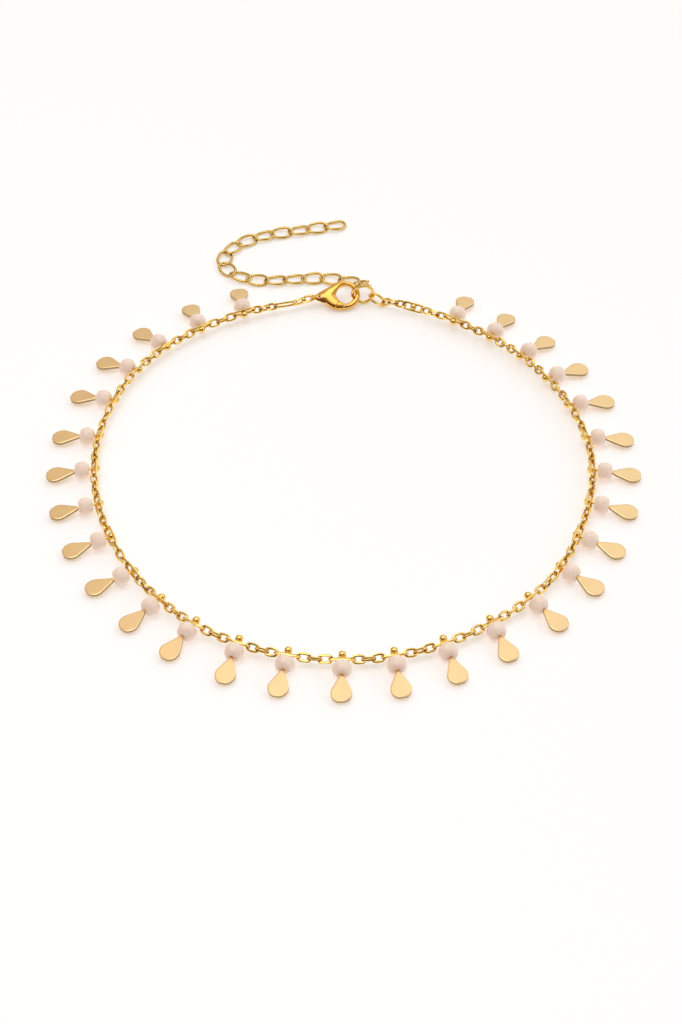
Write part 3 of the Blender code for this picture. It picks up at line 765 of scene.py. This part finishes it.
def clasp_outline(turn):
    """The clasp's outer radius in a direction from the hook's centre."""
    small = TAIL_END_RADIUS
    contact = math.acos((small - HOOK_RADIUS) / TAIL_DISTANCE)
    if abs(turn) <= contact:
        return HOOK_RADIUS
    turn = abs(turn)
    ray = Vector((math.cos(turn), math.sin(turn)))
    start = HOOK_RADIUS * Vector((math.cos(contact), math.sin(contact)))
    normal = Vector((math.cos(contact), math.sin(contact)))
    straight = start.dot(normal) / ray.dot(normal) if ray.dot(normal) > 0.05 else 99.0
    centre = Vector((-TAIL_DISTANCE, 0))
    half = ray.dot(centre)
    inside = half * half - centre.length_squared + small * small
    rounded = half + math.sqrt(inside) if inside > 0 else 99.0
    return min(straight, rounded) if inside > 0 else straight


# How much fuller the clasp is than its plain outline: in a swelling about one turn of its lower side,
# along the whole lower side, and at its nose
SWELLING = 0.50
SWELLING_TURN = -2.42
SWELLING_WIDTH = 0.55
LOWER_FULLNESS = 0.14
NOSE_FULLNESS = 0.24


def clasp_edge(turn):
    """The outer radius with the fuller lower side and nose."""
    swelling = SWELLING * math.exp(-((turn - SWELLING_TURN) / SWELLING_WIDTH) ** 2)
    fuller = swelling + LOWER_FULLNESS * max(0.0, -math.sin(turn)) ** 2
    return clasp_outline(turn) + fuller + NOSE_FULLNESS * max(0.0, math.cos(turn)) ** 2


def hole_edge(turn, radius):
    """The hole's edge from the hook's centre."""
    across = HOLE_SHIFT * math.sin(turn)
    return HOLE_SHIFT * math.cos(turn) + math.sqrt(radius * radius - across * across)


def clasp_ring(clasp):
    """The clasp's rounded body as a closed ring, before it is cut."""
    shape = wire_ring(1.0, 120, 28)
    thick = clasp.body_thickness / MM / 2
    thin = clasp.hook_thickness / MM / 2
    for vert in shape.verts:
        turn = math.atan2(vert.co.y, vert.co.x)
        around = math.atan2(vert.co.z, math.hypot(vert.co.x, vert.co.y) - 1)
        inner = hole_edge(turn, clasp.hole / MM)
        outer = clasp_edge(turn) + (clasp.hook - HOOK_RADIUS * MM) / MM
        back = max(0.0, min(1.0, (abs(turn) - 1.2) / 1.0))
        back = back * back * (3 - 2 * back)
        high = thin + (thick - thin) * back
        tail = max(0.0, (outer - 3.4) / 1.5)
        x = math.copysign(abs(math.cos(around)) ** 0.75, math.cos(around))
        z = math.copysign(abs(math.sin(around)) ** 0.8, math.sin(around))
        out = (inner + outer) / 2 + (outer - inner) / 2 * x
        slim = (1.0 - 0.55 * tail * max(0.0, x)) * (1.0 - 0.22 * back * (x + 1))
        vert.co = Vector((out * math.cos(turn), out * math.sin(turn), high * z * slim))
    bmesh.ops.recalc_face_normals(shape, faces=shape.faces)
    if shape.calc_volume(signed=True) < 0:
        bmesh.ops.reverse_faces(shape, faces=shape.faces)
    return shape


def polar(radius, turn):
    """A flat point at a distance in a direction."""
    return radius * math.cos(turn), radius * math.sin(turn)


def slab(points, low, high):
    """A flat outline raised from one height to another."""
    shape = bmesh.new()
    face = shape.faces.new([shape.verts.new((x, y, low)) for x, y in points])
    raised = bmesh.ops.extrude_face_region(shape, geom=[face])
    tops = [part for part in raised["geom"] if isinstance(part, bmesh.types.BMVert)]
    bmesh.ops.translate(shape, verts=tops, vec=(0, 0, high - low))
    bmesh.ops.recalc_face_normals(shape, faces=shape.faces)
    return shape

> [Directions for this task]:
Your task is to quote all of the data word for word.

> [Correct output]:
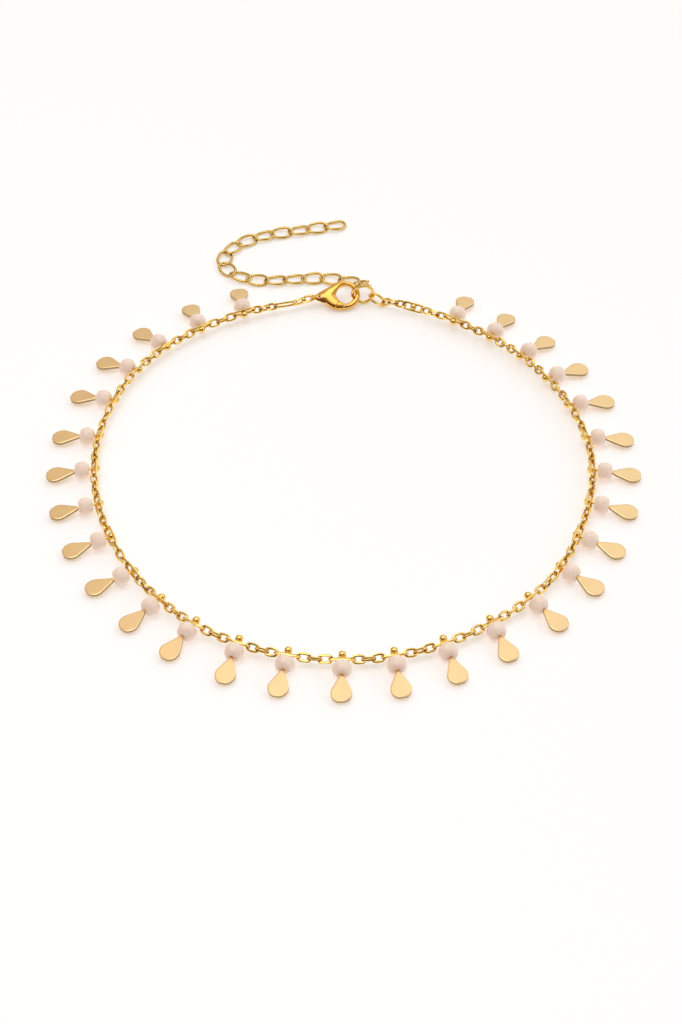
Write part 3 of the Blender code for this picture. It picks up at line 765 of scene.py. This part finishes it.
def clasp_outline(turn):
    """The clasp's outer radius in a direction from the hook's centre."""
    small = TAIL_END_RADIUS
    contact = math.acos((small - HOOK_RADIUS) / TAIL_DISTANCE)
    if abs(turn) <= contact:
        return HOOK_RADIUS
    turn = abs(turn)
    ray = Vector((math.cos(turn), math.sin(turn)))
    start = HOOK_RADIUS * Vector((math.cos(contact), math.sin(contact)))
    normal = Vector((math.cos(contact), math.sin(contact)))
    straight = start.dot(normal) / ray.dot(normal) if ray.dot(normal) > 0.05 else 99.0
    centre = Vector((-TAIL_DISTANCE, 0))
    half = ray.dot(centre)
    inside = half * half - centre.length_squared + small * small
    rounded = half + math.sqrt(inside) if inside > 0 else 99.0
    return min(straight, rounded) if inside > 0 else straight


# How much fuller the clasp is than its plain outline: in a swelling about one turn of its lower side,
# along the whole lower side, and at its nose
SWELLING = 0.50
SWELLING_TURN = -2.42
SWELLING_WIDTH = 0.55
LOWER_FULLNESS = 0.14
NOSE_FULLNESS = 0.24


def clasp_edge(turn):
    """The outer radius with the fuller lower side and nose."""
    swelling = SWELLING * math.exp(-((turn - SWELLING_TURN) / SWELLING_WIDTH) ** 2)
    fuller = swelling + LOWER_FULLNESS * max(0.0, -math.sin(turn)) ** 2
    return clasp_outline(turn) + fuller + NOSE_FULLNESS * max(0.0, math.cos(turn)) ** 2


def hole_edge(turn, radius):
    """The hole's edge from the hook's centre."""
    across = HOLE_SHIFT * math.sin(turn)
    return HOLE_SHIFT * math.cos(turn) + math.sqrt(radius * radius - across * across)


def clasp_ring(clasp):
    """The clasp's rounded body as a closed ring, before it is cut."""
    shape = wire_ring(1.0, 120, 28)
    thick = clasp.body_thickness / MM / 2
    thin = clasp.hook_thickness / MM / 2
    for vert in shape.verts:
        turn = math.atan2(vert.co.y, vert.co.x)
        around = math.atan2(vert.co.z, math.hypot(vert.co.x, vert.co.y) - 1)
        inner = hole_edge(turn, clasp.hole / MM)
        outer = clasp_edge(turn) + (clasp.hook - HOOK_RADIUS * MM) / MM
        back = max(0.0, min(1.0, (abs(turn) - 1.2) / 1.0))
        back = back * back * (3 - 2 * back)
        high = thin + (thick - thin) * back
        tail = max(0.0, (outer - 3.4) / 1.5)
        x = math.copysign(abs(math.cos(around)) ** 0.75, math.cos(around))
        z = math.copysign(abs(math.sin(around)) ** 0.8, math.sin(around))
        out = (inner + outer) / 2 + (outer - inner) / 2 * x
        slim = (1.0 - 0.55 * tail * max(0.0, x)) * (1.0 - 0.22 * back * (x + 1))
        vert.co = Vector((out * math.cos(turn), out * math.sin(turn), high * z * slim))
    bmesh.ops.recalc_face_normals(shape, faces=shape.faces)
    if shape.calc_volume(signed=True) < 0:
        bmesh.ops.reverse_faces(shape, faces=shape.faces)
    return shape


def polar(radius, turn):
    """A flat point at a distance in a direction."""
    return radius * math.cos(turn), radius * math.sin(turn)


def slab(points, low, high):
    """A flat outline raised from one height to another."""
    shape = bmesh.new()
    face = shape.faces.new([shape.verts.new((x, y, low)) for x, y in points])
    raised = bmesh.ops.extrude_face_region(shape, geom=[face])
    tops = [part for part in raised["geom"] if isinstance(part, bmesh.types.BMVert)]
    bmesh.ops.translate(shape, verts=tops, vec=(0, 0, high - low))
    bmesh.ops.recalc_face_normals(shape, faces=shape.faces)
    return shape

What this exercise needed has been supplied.